On the first day we drove to Coffs. We got to Coffs at 3.30 12 seconds. That afternoon we swam at the beach. My brother was shocked when I walked deep and was only up to my ankles in water. The next day we went for a swim in the water. In the afternoon we went to the Big Banana and I got a boomerang and an ice cream. Then we went on a bushwalk in a rainforest. The next day we went on another long bushwalk but then we went for a walk behind this water-fall. The next day we went on a barbecue with some friends. And I found a natural swing. On Thursday we went to the beach in the morning and flew kites in the afternoon. On Friday we went to the Mutton Bird Hill Nature Reserve and there were lots of nests in the ground. Then we bought some prawns. And then my Dad bought me a double passionfruit twist ice cream. Then the next day we went home.

Language Patterning: Functions of Grammatical and Semantic Patterns

What features count as relevant elements of a pattern? (In dialogue with: Chambers, A. 1993. TELL ME: Children, reading and talk. Stroud: Thimble Press.)

A Specific Example of Writing Development: Joint Construction of a Factual Recount

New Learning about

and abstracting ...

3. Evidence: A Comparison of Students' Independent Writing in Two Parallel Classes

Comparing writing in two associated classes: the focal class and a parallel class which experienced the same excursion

The Sample of Writing: two groups of texts in each class, selected by the teachers

Evidence from Analyses of the Texts:

Reading the Children's Texts Closely

Notation:

Recount of Hyde Park Barraks and Australian Museum Excursion

On Wednesday the 22nd of June Yr 6 went on an excursion to the Hyde Park Barraks and Australian Museum.
       Around 9.30 we began to enter the city and started to go past many shops.

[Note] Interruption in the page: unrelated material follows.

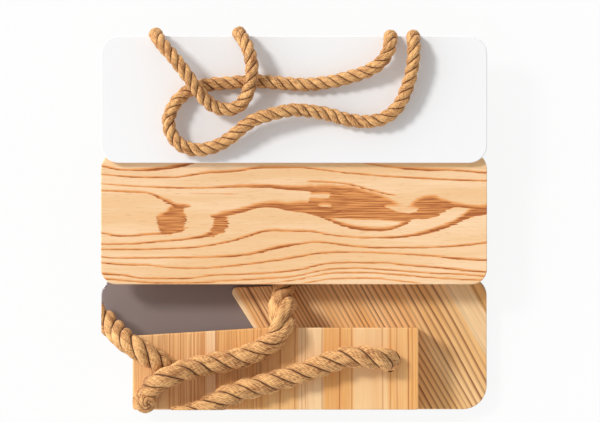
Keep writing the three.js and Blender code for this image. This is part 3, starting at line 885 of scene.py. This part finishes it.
for x, strength in STAVE_LINES:
    off = calc(tree, "ABSOLUTE", minus(tree, waved, x))
    late = greatest(tree, late, between(tree, off, 0.3, 1.2, strength, 0))
wood = mixed(tree, times(tree, streak, 0.3), tone, BAR_LIGHT)
wood = mixed(tree, times(tree, drift, 0.25), wood, BAR_WARM)
finish(tree, surface, mixed(tree, late, wood, BAR_LATE), streak)
for name in ("bottom_crossbar", "middle_crossbar", "top_crossbar"):
    finish_node(name, glued_pine)

# The middle shelf board is one flat-sawn pine plank. Its year rings run along it as thin brown
# lines, and open out into ragged brown patches where the saw met a ring almost flat.
RING_LINES = {
    # (x, y, width) in photograph pixels, from left to right
    "along the back edge": (
        (102, 166, 2), (126, 170, 2), (151, 169.5, 3), (178, 166, 4), (200, 161, 2), (240, 152, 1),
        (486, 150, 1)),
    "back right": (
        (102, 148, 1), (340, 158, 1), (370, 164, 1.6), (398, 167.5, 2.4), (428, 169.7, 2.8), (450, 170, 2),
        (486, 173, 2)),
    "second": (
        (102, 174.5, 1.2), (148, 177.5, 1.6), (173, 177.5, 1.6), (191, 175, 2), (201, 173.3, 2.2),
        (237, 170.8, 2.4), (265, 167.5, 2), (300, 167.5, 1.8), (315, 169, 1.6), (357, 174, 1.4),
        (407, 177.5, 1.6), (457, 180, 1.6), (486, 180.8, 1.4)),
    "upper band": (
        (102, 184, 0.8), (131, 186, 1), (165, 187.5, 1.4), (198, 188, 1.6), (223, 187, 2), (243, 186, 3.5),
        (265, 186, 4), (286, 187.5, 4.6), (300, 188, 5.5), (310, 188, 8), (318, 190, 10), (328, 190, 12),
        (345, 190, 6)),
    "above the patch": (
        (306, 181.5, 0), (314, 181.7, 1.2), (348, 184.2, 1.6), (370, 190, 1.8), (392, 195, 1), (400, 196, 0)),
    "faint band": ((184, 194, 0), (192, 194, 0.4), (220, 194, 0.5), (248, 194, 0.4), (262, 193.5, 0)),
    "arrow head": (
        (102, 190.8, 1.2), (126, 191.7, 1.3), (151, 193.7, 1.8), (160, 197.5, 3.4), (170, 202, 5),
        (180, 206, 6), (187, 206, 3), (192, 206, 0)),
    "arrow": (
        (156.5, 216, 0), (158, 218, 7), (160, 222, 18), (164, 222.5, 23), (169, 221, 27), (174, 218.5, 31),
        (180, 217.5, 30), (183, 218, 27), (185, 218, 13), (187, 218, 0)),
    "arrow foot": (
        (102, 233.3, 1.6), (123, 235.8, 1.8), (148, 234.2, 1.8), (160, 233.5, 2.4), (170, 233, 3),
        (183, 229.5, 2), (190, 227, 0)),
    "bend": (
        (102, 244, 1.5), (131, 243.8, 1.5), (156, 241.7, 1.6), (178, 240, 1.8), (193, 238, 2.4),
        (202, 236.3, 3.4), (209, 234, 6), (213, 230, 12), (216, 225, 22), (221, 222, 23), (226, 222, 15),
        (229, 222, 0)),
    "main band": (
        (210, 216, 0), (214, 216.3, 4), (222, 214, 7), (240, 210.3, 6), (258, 205.4, 6), (273, 203.8, 7.5),
        (288, 206.2, 9.5), (300, 206.3, 12), (308, 207, 13), (318, 209, 14), (330, 210, 10), (345, 210, 0)),
    "patch": (
        (309, 200, 0), (315, 200.5, 31), (322, 200.5, 34), (330, 201, 34), (340, 201.5, 34), (350, 202, 34),
        (362, 204, 31), (375, 206, 28), (388, 209, 24), (398, 212, 19), (405, 213, 17), (415, 209, 20),
        (428, 206.5, 24), (440, 205.5, 17), (450, 204.5, 9), (458, 204.7, 5), (470, 206.6, 4.5),
        (486, 208, 3.5)),
    "under the lens": (
        (318, 215, 0), (324, 217, 4), (340, 223.5, 4), (360, 228, 4.4), (377, 229, 4.6), (390, 228, 4),
        (403, 223.5, 4), (412, 220, 0)),
    "right lobe": (
        (102, 249.5, 1.3), (128, 249.5, 1.3), (173, 248.3, 1.4), (198, 246.7, 1.6), (215, 244.2, 1.8),
        (231, 240.8, 2.2), (248, 235.8, 2.6), (265, 230.8, 2.6), (275, 230, 2.6), (290, 230.6, 2),
        (312, 231.2, 1.8), (332, 235, 1.6), (357, 237.2, 1.6), (383, 237.5, 1.8), (407, 235.8, 2.6),
        (423, 232.5, 4), (440, 227.5, 5.4), (453, 222.5, 6), (463, 216.7, 7.5), (473, 211.7, 11),
        (486, 209, 11)),
    "seventh": (
        (102, 256.7, 1.6), (115, 258, 1.6), (165, 257.5, 1.6), (215, 256.7, 1.8), (241, 255, 2.2),
        (256, 252.5, 3), (273, 248.3, 3.4), (286, 245.5, 3), (300, 243.5, 2), (315, 241.8, 2),
        (332, 243.3, 1.8), (360, 246.7, 1.6), (398, 247.5, 1.8), (432, 247, 1.8), (465, 245, 2),
        (486, 242.5, 2)),
    "eighth": (
        (102, 262.5, 1.6), (118, 264.2, 1.5), (148, 265, 1.4), (173, 267.5, 1.3), (201, 268, 1.3),
        (231, 265.8, 1.5), (265, 261.7, 1.8), (281, 259.3, 2), (307, 255, 1.8), (323, 252.5, 1.6),
        (357, 252, 1.4), (390, 253.3, 1.5), (432, 255.8, 1.8), (457, 258.3, 2.2), (486, 260, 2)),
    "ninth": (
        (106, 273.7, 2), (123, 275, 1.8), (148, 278.3, 1.4), (181, 278.3, 1.4), (215, 275, 1.4),
        (248, 273.7, 1.5), (281, 271.7, 1.7), (300, 269.3, 1.8), (323, 264, 1.6), (348, 262.5, 1.5),
        (382, 262.5, 1.5), (407, 265, 1.7), (440, 267.5, 2), (465, 270, 2.2), (484, 271.7, 2)),
    "tenth": (
        (108, 279, 1.5), (131, 280.8, 1.4), (156, 282.5, 1.3), (190, 282.5, 1.3), (223, 280.8, 1.4),
        (265, 278.3, 1.4), (290, 276.7, 1.3), (310, 273, 1.2), (332, 268.7, 1.3), (357, 268, 1.4),
        (390, 270, 1.4), (423, 272.5, 1.4), (457, 274, 1.4), (482, 275.8, 1.4)),
    "eleventh": (
        (262, 284, 0.6), (290, 280.8, 1), (315, 275.8, 1.1), (332, 273, 1.2), (357, 272.5, 1.2),
        (390, 274, 1.2), (432, 277.5, 1.2), (457, 279, 1.2), (480, 280, 1)),
    "twelfth": (
        (300, 284, 0.5), (312, 281.7, 0.9), (332, 278.7, 1), (365, 278, 1), (407, 281.7, 0.8),
        (425, 284, 0.5)),
}
PALE_SPOTS = {
    "finger": (
        (286, 195.5, 0), (292, 195.5, 4), (310, 195.3, 5), (322, 195, 7), (327, 195, 6), (331, 195, 0)),
    "small spot": ((318, 205, 0), (321, 205, 2.6), (326, 205.2, 3.4), (330, 205.4, 2), (332, 205.4, 0)),
    "soft spot": ((384, 206, 0), (394, 207, 6), (405, 208.5, 9), (413, 209, 7), (418, 209, 0)),
    "lens": (
        (344, 219, 0), (350, 219.8, 2.4), (362, 221.4, 5), (374, 222.4, 6.2), (386, 222.6, 5),
        (396, 222.4, 2.4), (400, 222.4, 0)),
}
BOARD_LEFT, BOARD_RIGHT = 101, 487
BOARD_TOP, BOARD_BOTTOM = 145, 290
WIDEST_LINE = 40
PLANK_TOP = 57.3 * MM

# One line of the figure: full inside its width, with a sharp front and a soft back.
figure_line, given, made = node_group("figure_line", ("Across", "Centre", "Width"), ("Mask",))
offset = minus(figure_line, given["Across"], given["Centre"])
half = times(figure_line, given["Width"], 0.5)
fade = calc(figure_line, "MINIMUM", scaled(figure_line, given["Width"], 0.5, 1.2), 4.5)
before = between(figure_line, plus(figure_line, offset, half), -1.6, fade)
after = between(figure_line, minus(figure_line, half, offset), -0.5, 0.5)
present = between(figure_line, given["Width"], 0.0, 0.9)
fullness = between(figure_line, given["Width"], 4, 15, 1.0, 0.76, smooth=False)
mask = times(figure_line, before, after, times(figure_line, present, fullness))
figure_line.links.new(mask, made["Mask"])


def smooth_curve(tree, value, points):
    """A Float Curve node through points that run from 0 to 1 both ways."""
    node = add(tree, "ShaderNodeFloatCurve", {"Value": value})
    curve = node.mapping.curves[0]
    while len(curve.points) < len(points):
        curve.points.new(0.5, 0.5)
    for point, place in zip(curve.points, points):
        point.location = place
        point.handle_type = "AUTO_CLAMPED"
    node.mapping.update()
    return node.outputs[0]


def figure(tree, lines, along_share, across):
    """The strongest of some figure lines at each place."""
    masks = []
    for points in lines.values():
        shares = [(x - BOARD_LEFT) / (BOARD_RIGHT - BOARD_LEFT) for x, _, _ in points]
        heights = [(y - BOARD_TOP) / (BOARD_BOTTOM - BOARD_TOP) for _, y, _ in points]
        widths = [width / WIDEST_LINE for _, _, width in points]
        centre, width = (
            smooth_curve(tree, along_share, list(zip(shares, places))) for places in (heights, widths))
        centre = scaled(tree, centre, BOARD_BOTTOM - BOARD_TOP, BOARD_TOP)
        width = times(tree, width, WIDEST_LINE)
        masks += group_node(tree, figure_line, Across=across, Centre=centre, Width=width)
    return greatest(tree, *masks)


PLANK_EARLY = (240, 196, 144), (250, 214, 172)
PLANK_STREAK, PLANK_DASH = (234, 180, 118), (196, 128, 74)
PLANK_LATE = (234, 158, 88), (164, 88, 34)
figured_pine, tree, surface = new_material(
    "figured_pine", Roughness=0.5, Coat_Weight=0.1, Coat_Roughness=0.3)
place = on_object(tree)
streak, drift = group_node(tree, wood_fibre, Place=place)
along, across, upward = apart(tree, place)
ragged = noise(tree, stretched(tree, place, (90, 620, 300)), detail=2)
tooth = noise(tree, stretched(tree, place, (30, 900, 300)), detail=1)
ragged, tooth = (minus(tree, grain, 0.5) for grain in (ragged, tooth))
along_px = scaled(tree, along, 1 / PIXEL, PILE_CENTRE_PIXEL[0])
along_px = plus(tree, along_px, times(tree, tooth, 9.0))
along_share = between(tree, along_px, BOARD_LEFT, BOARD_RIGHT, smooth=False)
across_px = scaled(tree, across, -1 / PIXEL, PILE_CENTRE_PIXEL[1])
across_px = plus(tree, across_px, times(tree, ragged, 1.6))
sunk = minus(tree, PLANK_TOP, upward)
across_px = scaled(tree, sunk, 1.6 / PIXEL, across_px)
brown = figure(tree, RING_LINES, along_share, across_px)
pale = figure(tree, PALE_SPOTS, along_share, across_px)
brown = times(tree, brown, minus(tree, 1.0, times(tree, pale, 0.9)))
brown = times(tree, brown, scaled(tree, streak, 0.5, 0.68))
wood = mixed(tree, drift, *PLANK_EARLY)
wood = mixed(tree, times(tree, streak, 0.3), wood, PLANK_STREAK)
dashes = noise(tree, stretched(tree, place, (70, 1300, 300)), detail=1)
wood = mixed(tree, between(tree, dashes, 0.64, 0.74, 0, 0.4), wood, PLANK_DASH)
wood = mixed(tree, between(tree, brown, 0.0, 0.5), wood, PLANK_LATE[0])
wood = mixed(tree, between(tree, brown, 0.45, 0.95), wood, PLANK_LATE[1])
finish(tree, surface, wood, streak)
finish_node("middle_shelf_board", figured_pine)

# The top shelf board is the thinnest wooden board, under smooth white lacquer. It is notched at
# its back edge for the ropes, and dowelled to the battens and crossbar below it.
WHITE_TONES = (242, 242, 243), (245, 245, 245)
white_lacquer, tree, surface = new_material(
    "white_lacquer", Roughness=0.35, Coat_Weight=0.2, Coat_Roughness=0.2)
place = on_object(tree)
tone = mixed(tree, noise(tree, place, scale=7, detail=1), *WHITE_TONES)
grain = noise(tree, place, scale=700, detail=2)
finish(tree, surface, tone, grain, LACQUER_DEPTH, LACQUER_STRENGTH)
finish_node("top_shelf_board", white_lacquer)

# Beech dowels of 8 mm join each tier's board, battens and crossbar. They are glued into blind
# holes, so none of them shows.
BEECH_TONES = (208, 166, 120), (226, 188, 146)
beech, tree, surface = new_material("beech", Roughness=0.6)
fleck = noise(tree, stretched(tree, on_object(tree), (900, 900, 160)), detail=2)
finish(tree, surface, mixed(tree, fleck, *BEECH_TONES))
for tier in ("bottom", "middle", "top"):
    for k in range(1, 5):
        finish_node(f"{tier}_dowel_{k}", beech)

# The pile lies on a plain white floor. Seen by the camera and in reflections, the floor is nearly pure white,
# and it keeps a faint share of the pile's shadow.
FLOOR_HALF = 15.0
FLOOR_GREY = 0.8
FLOOR_GLOW_SHARE = 0.9
floor_mesh = bpy.data.meshes.new("floor")
corners = [(x * FLOOR_HALF, y * FLOOR_HALF, 0) for x, y in ((-1, -1), (1, -1), (1, 1), (-1, 1))]
floor_mesh.from_pydata(corners, [], [(0, 1, 2, 3)])
floor = placed("floor", floor_mesh)
white_floor, tree, surface = new_material(
    "white_floor", Base_Color=(FLOOR_GREY, FLOOR_GREY, FLOOR_GREY, 1), Roughness=0.9)
floor_mesh.materials.append(white_floor)
glow = add(tree, "ShaderNodeEmission", {"Color": (1, 1, 1, 1), "Strength": 1.0}).outputs[0]
rays = add(tree, "ShaderNodeLightPath").outputs
mirrored = plus(tree, rays["Is Glossy Ray"], rays["Is Transmission Ray"])
seen = calc(tree, "ADD", rays["Is Camera Ray"], mirrored, clamp=True)
whitened = {0: times(tree, seen, FLOOR_GLOW_SHARE), 1: surface.outputs[0], 2: glow}
whitened = add(tree, "ShaderNodeMixShader", whitened).outputs[0]
tree.links.new(whitened, tree.nodes["Material Output"].inputs["Surface"])
floor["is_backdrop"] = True

# The key light is a broad soft lamp at the back left. The studio's walls are brighter than its
# ceiling, and its left side is brighter than its right.
KEY_STRENGTH = 1.9
KEY_SIZE = math.radians(12)
TOWARDS_KEY = (-1.0, 0.62, 1.05)
WINDOW_SIDE = 0.5
CEILING_LEVEL = 0.28
WALL_LEVEL = 1.48
key_data = bpy.data.lights.new("key_light", "SUN")
key_data.energy, key_data.angle = KEY_STRENGTH, KEY_SIZE
key_light = placed("key_light", key_data)
x, y, z = TOWARDS_KEY
key_light.rotation_euler = (math.acos(z / math.hypot(x, y, z)), 0, math.atan2(x, -y))

world = bpy.data.worlds.new("studio")
scene.world = world
world.use_nodes = True
tree = world.node_tree
side, _, upward = apart(tree, add(tree, "ShaderNodeTexCoord").outputs["Generated"])
level = between(tree, upward, 0, 1, WALL_LEVEL, CEILING_LEVEL, smooth=False)
level = times(tree, level, scaled(tree, side, -WINDOW_SIDE, 1.0))
tree.links.new(level, tree.nodes["Background"].inputs["Strength"])
tree.nodes["Background"].inputs["Color"].default_value = (1, 1, 1, 1)

scene.view_settings.view_transform = "Standard"

low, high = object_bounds()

I got more and more exited as we got out of the bus (there were two buses because there was not enough room for everyone in the same bus.) As we rounded a small corner the beautiful St Mary's Cathderal came into veiw. After a short silence the teachers told us to schech it and so we did. After this we walked a short distance to the gates of the Hyde Park Barraks themselves.
       We were split into two groups (to make it eseir for the guides) and got rid of our bags ready for the tour. First we we went to the top floor to see the "convicts" exhibition and it was realy fun laying in hammocks (not the originals) and asking questions of the guides. We then went into a room storing plastic figures with names and writing on them. They represented some of the men that were staying at Hyde Park Barracks while convicts and the punishments they endured. In the same room the guide lifted up a floorboard and uncovered a fake rat's nest with lots of bits of material and quite an assortment of things used by the convicts and female immigrants. A neclace with a cross (possibly owned by one of the female immigrants) suggested some type of religion. And the peices of clothing told us what types of materials were used for dresses and pants eg. in those days. As I was at the back of the somewhat misshapen circle I did not know what the sudden skweak, scream and chatter was caused by. Then as the circle moved back a bit, I crept to the front and was surprised to see Angela on the floor and the guide holding up a fake but horrible rat while reassuring her that the rat was certainly fake. Angela had had quite a shock when the guide pulled the rat from under the floor-boards and screamed. At first nobody was sure about the reality of the rat so that was the cause of the chatter.
       After that we were shown the female immigrants section one story down from the area we had just been. Here we were shown original rats nests and the things that were found in them. We learned that the female immigrants did not sleep in hammocks, only hard wooden bunks (one mattress between two women). ...

Giving Voice to a Major Concern: Does explicit teaching about grammar and text types destroy individual writing 'voice'?

Olivia

Alga took us to the convict part upstairs first, you see, Hyde Park Barracks was a place where convicts would stay if they worked for the government, but the only place restored and we could visit was the sleeping block, actually we did a bit of sleeping our selves! Alga took us to a room where hammocks were, so we hopped in for a little snooze!! It was very comfortable so people kept asking questions so we could stay in "Bed" for longer. But Alga moved us on. After this we went into a room that had painted wooden silhouettes in it and a recording going of voices of different convicts, did you know the size of the average convict was about as tall as me!! They must have been a small lot! One man by the name of Jhon Jhonston, was the naughtiest fellow. He would always be doing something wrong. He spent 3 years in irons, 100 lashes (many other numerous numbers of lashes also!) and 3 months in the solitary confinement cell. But even with all that he would'nt stop.

Petra

At 12.00 pm we meet with the other Year 6 classes for lunch at Hyde Park. We passed the fountain in the park which is famous by most people in Year 6 at Haberfield because once when we came on an excursion, Merideth (a person in 6D) fell into the fountain while having a photo in frount of it.